*Records supplied*:
__________________________________________________

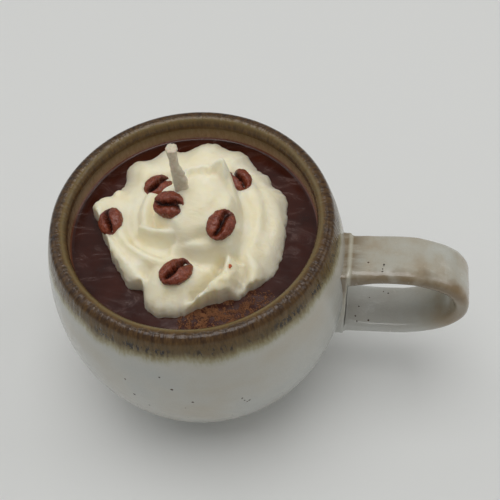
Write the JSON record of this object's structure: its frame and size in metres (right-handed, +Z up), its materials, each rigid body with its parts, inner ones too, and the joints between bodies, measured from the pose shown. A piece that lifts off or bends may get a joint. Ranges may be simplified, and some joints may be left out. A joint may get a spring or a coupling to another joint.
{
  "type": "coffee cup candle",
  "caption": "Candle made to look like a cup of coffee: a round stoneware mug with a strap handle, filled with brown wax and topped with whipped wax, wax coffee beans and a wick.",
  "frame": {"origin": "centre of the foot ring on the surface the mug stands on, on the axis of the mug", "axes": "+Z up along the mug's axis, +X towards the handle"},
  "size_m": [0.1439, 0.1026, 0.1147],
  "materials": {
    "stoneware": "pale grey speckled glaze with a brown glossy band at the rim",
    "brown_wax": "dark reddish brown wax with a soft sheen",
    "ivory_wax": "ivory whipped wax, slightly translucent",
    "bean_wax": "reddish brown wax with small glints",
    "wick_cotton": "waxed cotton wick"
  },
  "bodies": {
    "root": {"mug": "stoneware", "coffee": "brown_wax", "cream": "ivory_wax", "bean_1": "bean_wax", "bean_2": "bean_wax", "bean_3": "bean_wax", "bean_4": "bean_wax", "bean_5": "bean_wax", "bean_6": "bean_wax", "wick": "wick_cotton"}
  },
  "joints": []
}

__________________________________________________

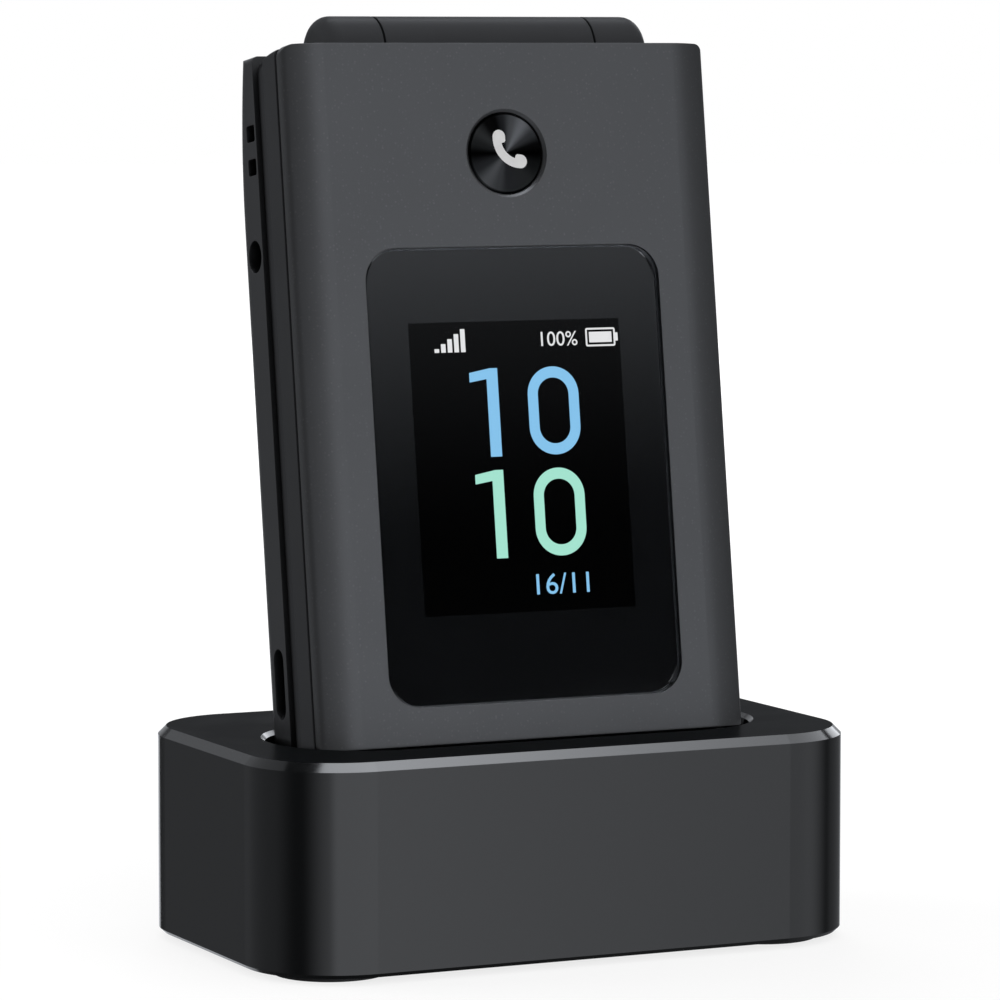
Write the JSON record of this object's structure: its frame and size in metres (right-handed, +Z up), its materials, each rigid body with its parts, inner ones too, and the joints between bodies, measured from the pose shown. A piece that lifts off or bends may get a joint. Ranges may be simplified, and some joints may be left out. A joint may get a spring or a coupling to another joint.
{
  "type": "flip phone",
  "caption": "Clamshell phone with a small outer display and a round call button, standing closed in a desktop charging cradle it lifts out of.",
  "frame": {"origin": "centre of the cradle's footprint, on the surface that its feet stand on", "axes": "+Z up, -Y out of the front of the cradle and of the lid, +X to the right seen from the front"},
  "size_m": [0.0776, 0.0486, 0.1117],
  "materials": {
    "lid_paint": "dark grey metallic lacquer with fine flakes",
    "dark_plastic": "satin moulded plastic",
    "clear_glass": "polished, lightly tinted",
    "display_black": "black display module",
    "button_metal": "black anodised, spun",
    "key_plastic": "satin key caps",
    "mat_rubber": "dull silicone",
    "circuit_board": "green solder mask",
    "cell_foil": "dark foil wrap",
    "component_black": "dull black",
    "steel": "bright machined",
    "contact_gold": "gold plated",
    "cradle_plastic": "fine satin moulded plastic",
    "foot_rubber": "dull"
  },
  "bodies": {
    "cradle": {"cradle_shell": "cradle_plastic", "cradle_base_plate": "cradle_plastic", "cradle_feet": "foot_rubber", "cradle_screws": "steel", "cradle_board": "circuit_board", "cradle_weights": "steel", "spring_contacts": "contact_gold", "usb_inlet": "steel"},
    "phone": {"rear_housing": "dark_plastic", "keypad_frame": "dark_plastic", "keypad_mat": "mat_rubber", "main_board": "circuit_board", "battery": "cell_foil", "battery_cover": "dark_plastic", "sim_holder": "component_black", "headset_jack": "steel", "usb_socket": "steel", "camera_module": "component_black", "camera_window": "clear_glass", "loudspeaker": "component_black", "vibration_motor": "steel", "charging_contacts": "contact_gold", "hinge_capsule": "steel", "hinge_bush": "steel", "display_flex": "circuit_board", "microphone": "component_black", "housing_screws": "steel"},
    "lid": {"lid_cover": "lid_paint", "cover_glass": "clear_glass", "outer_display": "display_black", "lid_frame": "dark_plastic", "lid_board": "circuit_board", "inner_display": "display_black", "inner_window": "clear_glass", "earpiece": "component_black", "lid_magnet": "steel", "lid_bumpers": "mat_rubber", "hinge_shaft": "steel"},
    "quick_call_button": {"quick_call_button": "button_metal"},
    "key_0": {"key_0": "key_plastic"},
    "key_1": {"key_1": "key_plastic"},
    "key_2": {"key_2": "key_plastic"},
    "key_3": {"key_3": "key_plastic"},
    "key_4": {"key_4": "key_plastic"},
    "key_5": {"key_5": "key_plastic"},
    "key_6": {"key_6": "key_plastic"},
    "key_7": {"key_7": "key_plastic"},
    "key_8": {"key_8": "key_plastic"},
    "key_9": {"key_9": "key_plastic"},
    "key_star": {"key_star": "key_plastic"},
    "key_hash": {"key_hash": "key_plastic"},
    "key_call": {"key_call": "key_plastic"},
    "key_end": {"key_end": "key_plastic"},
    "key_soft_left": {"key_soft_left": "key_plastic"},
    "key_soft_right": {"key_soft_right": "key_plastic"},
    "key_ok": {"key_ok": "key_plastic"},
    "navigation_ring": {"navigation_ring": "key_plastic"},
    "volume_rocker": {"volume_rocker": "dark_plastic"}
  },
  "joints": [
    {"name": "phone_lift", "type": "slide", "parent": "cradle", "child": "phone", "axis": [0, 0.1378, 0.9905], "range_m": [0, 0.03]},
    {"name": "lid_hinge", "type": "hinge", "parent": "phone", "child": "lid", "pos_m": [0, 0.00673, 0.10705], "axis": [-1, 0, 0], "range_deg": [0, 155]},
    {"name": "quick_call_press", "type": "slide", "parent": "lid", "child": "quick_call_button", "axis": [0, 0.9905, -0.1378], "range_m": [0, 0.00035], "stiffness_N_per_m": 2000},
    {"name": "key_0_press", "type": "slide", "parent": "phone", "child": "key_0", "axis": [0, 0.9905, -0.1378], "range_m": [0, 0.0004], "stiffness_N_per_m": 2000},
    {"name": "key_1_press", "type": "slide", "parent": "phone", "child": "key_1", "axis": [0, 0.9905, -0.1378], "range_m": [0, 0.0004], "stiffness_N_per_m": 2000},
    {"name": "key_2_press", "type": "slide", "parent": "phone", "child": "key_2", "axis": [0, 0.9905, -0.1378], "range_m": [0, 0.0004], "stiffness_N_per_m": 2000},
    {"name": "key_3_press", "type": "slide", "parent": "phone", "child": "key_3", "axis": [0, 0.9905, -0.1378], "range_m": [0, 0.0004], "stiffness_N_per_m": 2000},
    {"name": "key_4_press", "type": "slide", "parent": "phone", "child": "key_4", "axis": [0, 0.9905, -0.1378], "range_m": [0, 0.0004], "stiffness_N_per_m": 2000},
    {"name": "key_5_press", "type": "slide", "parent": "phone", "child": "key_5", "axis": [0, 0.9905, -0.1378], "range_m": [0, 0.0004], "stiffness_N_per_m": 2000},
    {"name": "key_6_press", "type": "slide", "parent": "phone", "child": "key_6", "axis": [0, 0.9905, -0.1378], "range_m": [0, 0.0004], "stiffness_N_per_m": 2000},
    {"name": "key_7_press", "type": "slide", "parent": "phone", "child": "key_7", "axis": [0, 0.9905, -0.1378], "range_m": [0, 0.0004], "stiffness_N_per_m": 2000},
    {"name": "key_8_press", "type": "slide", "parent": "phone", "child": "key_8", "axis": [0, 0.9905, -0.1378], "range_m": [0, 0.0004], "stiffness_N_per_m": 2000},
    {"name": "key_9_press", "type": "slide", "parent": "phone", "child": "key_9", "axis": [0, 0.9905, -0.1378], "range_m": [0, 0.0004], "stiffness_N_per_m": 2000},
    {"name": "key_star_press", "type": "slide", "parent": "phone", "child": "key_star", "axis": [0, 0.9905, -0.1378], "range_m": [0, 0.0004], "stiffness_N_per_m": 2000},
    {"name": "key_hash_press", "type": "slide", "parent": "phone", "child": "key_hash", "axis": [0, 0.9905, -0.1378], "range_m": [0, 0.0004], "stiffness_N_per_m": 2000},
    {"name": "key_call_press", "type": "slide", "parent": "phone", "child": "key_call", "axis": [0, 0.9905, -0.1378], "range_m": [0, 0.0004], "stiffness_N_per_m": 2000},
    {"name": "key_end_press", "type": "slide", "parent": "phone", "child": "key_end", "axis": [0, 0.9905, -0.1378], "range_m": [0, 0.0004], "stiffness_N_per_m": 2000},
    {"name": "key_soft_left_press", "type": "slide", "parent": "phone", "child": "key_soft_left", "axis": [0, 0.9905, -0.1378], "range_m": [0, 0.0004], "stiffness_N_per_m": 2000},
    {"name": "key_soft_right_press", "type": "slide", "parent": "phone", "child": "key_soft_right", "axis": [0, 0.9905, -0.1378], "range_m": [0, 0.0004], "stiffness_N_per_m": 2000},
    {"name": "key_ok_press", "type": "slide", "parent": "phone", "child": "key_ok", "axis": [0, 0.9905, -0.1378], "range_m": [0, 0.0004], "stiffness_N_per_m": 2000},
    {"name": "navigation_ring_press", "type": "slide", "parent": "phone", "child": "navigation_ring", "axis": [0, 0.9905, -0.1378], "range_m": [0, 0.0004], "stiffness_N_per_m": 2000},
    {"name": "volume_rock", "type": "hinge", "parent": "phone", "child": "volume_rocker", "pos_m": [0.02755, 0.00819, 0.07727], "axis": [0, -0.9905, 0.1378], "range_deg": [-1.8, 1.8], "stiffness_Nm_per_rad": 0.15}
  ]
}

__________________________________________________

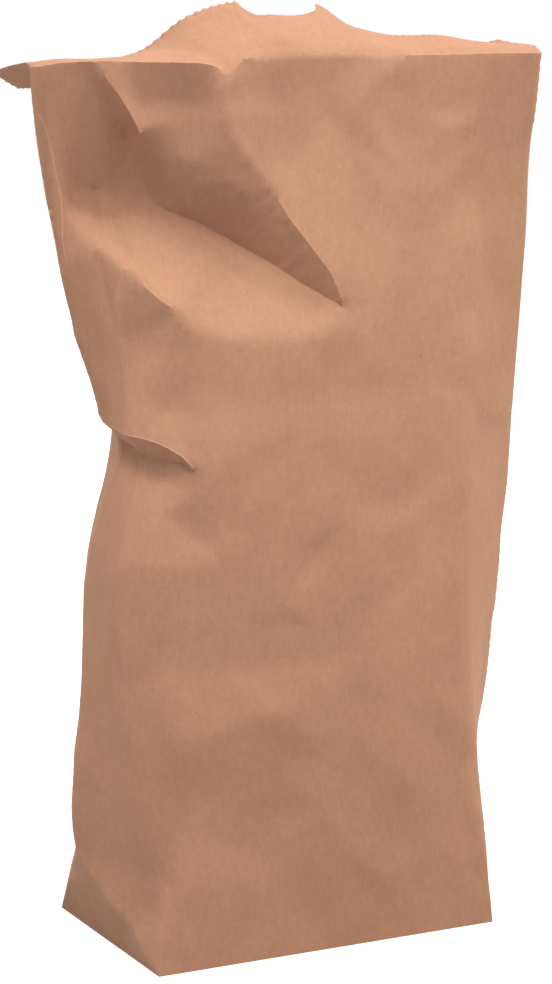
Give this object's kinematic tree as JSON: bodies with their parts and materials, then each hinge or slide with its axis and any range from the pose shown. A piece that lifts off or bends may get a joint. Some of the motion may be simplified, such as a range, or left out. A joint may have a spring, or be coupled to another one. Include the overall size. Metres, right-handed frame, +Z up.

__________________________________________________

*What this task involves*: Look through the data above. Copy every line with the string "joints" in it.

*Final answer*:
Write the JSON record of this object's structure: its frame and size in metres (right-handed, +Z up), its materials, each rigid body with its parts, inner ones too, and the joints between bodies, measured from the pose shown. A piece that lifts off or bends may get a joint. Ranges may be simplified, and some joints may be left out. A joint may get a spring or a coupling to another joint.
  "joints": []
Write the JSON record of this object's structure: its frame and size in metres (right-handed, +Z up), its materials, each rigid body with its parts, inner ones too, and the joints between bodies, measured from the pose shown. A piece that lifts off or bends may get a joint. Ranges may be simplified, and some joints may be left out. A joint may get a spring or a coupling to another joint.
  "joints": [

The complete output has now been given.